Peale’s great opportunity came when he was appointed as a naturalist on the United States South Seas Surveying and Exploring Expedition (the Wilkes expedition) of 1838–1842. On the homeward journey, in June 1841, one of the expedition’s ships, the Peacock, was wrecked. A large proportion, and the best, of Peale’s bird and animal specimens, all of his butterflies, and an extensive collection of native artifacts were lost — the results of three years’ collecting. Still other specimens, which had been shipped lack, were improperly handled. Bureaucratic restrictions, lack of library facilities, and Peale’s sometimes difficult temper and financial problems combined with quarrels over the quality of engravings to present difficulties during the preparation of his book, which Charles Wilkes titled Mammalia and Ornithology(1848).
Wilkes objected to peale’s preface, in which he said that although the government specified that only new species should be described, he felt it would have been more appropriate also to record times and places of observations of known species. There was some criticism of Peale’s nomenclature, and therefore Wilkes suppressed the volume shortly after its publication. In 1852 John Cassin, a brilliant taxonomist, was appointed to rewrite it. In his Mammalogy and Ornithology(1858) the classifications and names of the species are often different, but Peale’s field observations are quoted extensively. According to Harley Harris Bartlett, “Cassin went too far afield to find species to which peale’s might be reduced, and the more modern conception of geographic species might justify the reinstatement of [a number of] peale’s speices” (“Reports of the Wilkes expedition,” p.689). It was a crushing professional defeat for Peale.

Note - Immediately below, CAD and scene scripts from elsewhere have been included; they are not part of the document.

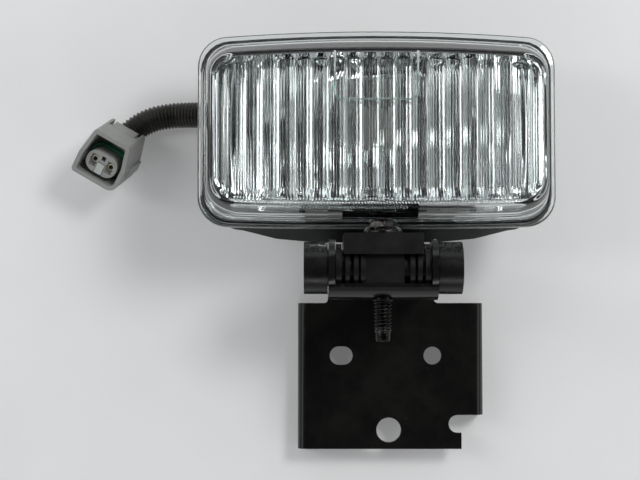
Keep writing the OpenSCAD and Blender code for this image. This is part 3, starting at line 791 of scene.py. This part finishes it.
EDGES = {  # width of the rounded edges, in millimetres
    "housing": 0.5, "lens_seal": 0.2, "bulb_shield": 0.2, "bulb_base": 0.15, "clip_screws": 0.25,
    "rear_cap": 0.4, "cable_grommet": 0.4, "breather": 0.3, "connector_shell": 0.35,
    "connector_core": 0.25, "connector_lock": 0.2, "connector_terminals": 0.12, "connector_latch": 0.25,
    "wire_seals": 0.2, "connector_seal": 0.25, "pivot_knuckle": 0.35, "foot_screws": 0.3,
    "pivot_cap_left": 0.7, "pivot_cap_right": 0.7, "aim_nut": 0.4, "bracket": 0.35}


def dress_cad_nodes():
    for name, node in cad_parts.items():
        paint(node, SLOTS[name])
        if name in EDGES:
            soften(node, EDGES[name])
        else:
            node.data.shade_smooth()
            weld_points(node)


# ---- Studio -------------------------------------------------------------------------------------------
FLOOR_HALF = 3000
FLOOR_Z = -0.3
TABLE_GLOW = 0.13


def make_floor():
    corners = [(x * FLOOR_HALF, y * FLOOR_HALF, FLOOR_Z) for x, y in ((-1, -1), (1, -1), (1, 1), (-1, 1))]
    floor = bpy.data.meshes.new("floor")
    floor.from_pydata([Vector(p) * MM for p in corners], [], [(0, 1, 2, 3)])
    sheet = bpy.data.objects.new("floor", floor)
    bpy.context.scene.collection.objects.link(sheet)
    s = Shader("paper")
    s.colour(s.mix(s.steps(s.noise(60, 3), 0.35, 0.65, 0, 1), (0.70, 0.70, 0.70), (0.73, 0.73, 0.73)))
    s.roughness(s.noise(30, 3), 0.6, 0.75)
    s.relief([(s.noise(1.2, 2), 0.02)])
    # The sheet lies on a light table, which lifts the shadows
    s.set(Emission_Color=(1.0, 1.0, 1.0), Emission_Strength=TABLE_GLOW)
    floor.materials.append(s.material)


LIGHTS_AIM = Vector((0, 0, 20))


def area_light(name, place, size, power):
    """A rectangular white light that points at the lamp."""
    data = bpy.data.lights.new(name, "AREA")
    data.shape = "RECTANGLE"
    data.size, data.size_y = size[0] * MM, size[1] * MM
    data.energy = power
    light = bpy.data.objects.new(name, data)
    light.location = Vector(place) * MM
    aim = LIGHTS_AIM - Vector(place)
    light.rotation_euler = aim.to_track_quat("-Z", "Y").to_euler()
    bpy.context.scene.collection.objects.link(light)


def make_lights():
    world = bpy.data.worlds.new("studio")
    world.use_nodes = True
    tree = world.node_tree
    back = tree.nodes["Background"]
    back.inputs["Color"].default_value = (0.95, 0.97, 1.0, 1)
    # A pale band of wall round the table, a little darker at the front, under a dark ceiling
    place = tree.nodes.new("ShaderNodeTexCoord")
    way = tree.nodes.new("ShaderNodeSeparateXYZ")
    tree.links.new(place.outputs["Generated"], way.inputs[0])
    ceiling = map_range(tree, way.outputs["Z"], (0.56, 0.72, 1.3, 0.03))
    skirting = map_range(tree, way.outputs["Z"], (0.22, 0.42, 0.25, 1.0))
    front = map_range(tree, way.outputs["Y"], (-0.9, 0.2, 0.75, 1.0))
    tree.links.new(multiply(tree, multiply(tree, ceiling, skirting), front), back.inputs["Strength"])
    bpy.context.scene.world = world
    area_light("key", (500, 380, 850), (280, 280), 4.1)
    area_light("left", (-760, 200, 760), (160, 620), 1.8)
    area_light("front", (-60, -980, 620), (700, 200), 0.8)
    bpy.context.scene.view_settings.view_transform = "Standard"


make_camera()
make_conduit()
make_floor()
make_lights()
dress_cad_nodes()
make_lens()
make_glass_panel()
make_stipple()
make_reflector()
make_bolt()
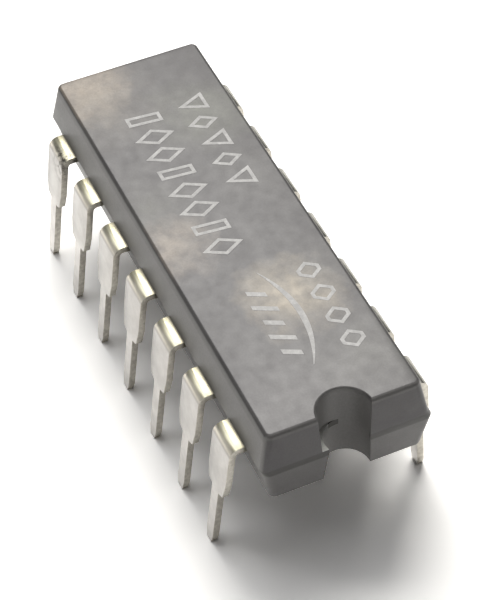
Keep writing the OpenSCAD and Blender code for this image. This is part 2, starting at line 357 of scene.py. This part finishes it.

Peale was later an examiner in the U.S. Patent Office (1849–1872), did amateur photograph, wrote occasional articles, painted, and worked on his manuscript on butterflies. He was a passionate and careful field observer and collector, rather than a “closet naturalist” or skilled taxonomist, at a time when questions of synonymy and nomenclature were deemed of increasing importance. Consequently, he often observed and collected species that others subsequently recorded and described.
BIBLIOGRAPHY
I. Original Works. Peale’s papers are in the collections of the American Philosophical Society, the Historical Society of Pennsylvania, the Academy of Natural Sciences of Philadelphia, and the Library of Congress. The American Museum of Natural History, New York, possesses Peale’s unpublished MS “The Butterflies of North America, Diurnal Lepidoptera, Whence They Come; Where They Go; and What They Do,” with 3 vols. of accompanying drawings and paintings. His Lepidoptera Americana. Prospectus (Philadelphia, 1833) and Mammalia and Ornithology, vol. VIII of the Scientific Reports of the U.S. Exploring Expedition of 1838–1842 (Philadelphia, 1848), are extremely rare.
II. Secondary Literature. Jessie poesch, Tition Ramsay Peale, 1799–1885, and His Journals of the Wilkes Expedition, which is Memoirs of the American Philosophical Society, 52 (1961), an extensive bibliography. See also Hearley Harris Bartlett, “The Reports of the Wilkes Expedition, and the Work of the Specialists in Science,” in Proceedings of the American Philosophical Society,82 (1940), 601–705; Mary E.Cooley, “The exploring Expedition in the pacific,” ibid., 707–719; Clifford Merrill Drury, Diary of Titian Ramsay Peale (Los Angeles, 1957); Daniel C. Haskell, The United States Exploring Expedition, 1838–1842, and Its Publications 1844–1874—a Bibliography (New York, 1942); and Asa Orrin Weese, ed., “The Journal of Titian Ramsay Peale, Pioneer Naturalist,” in Missouri Historical Review,41 (1947), 147–163, 266–284.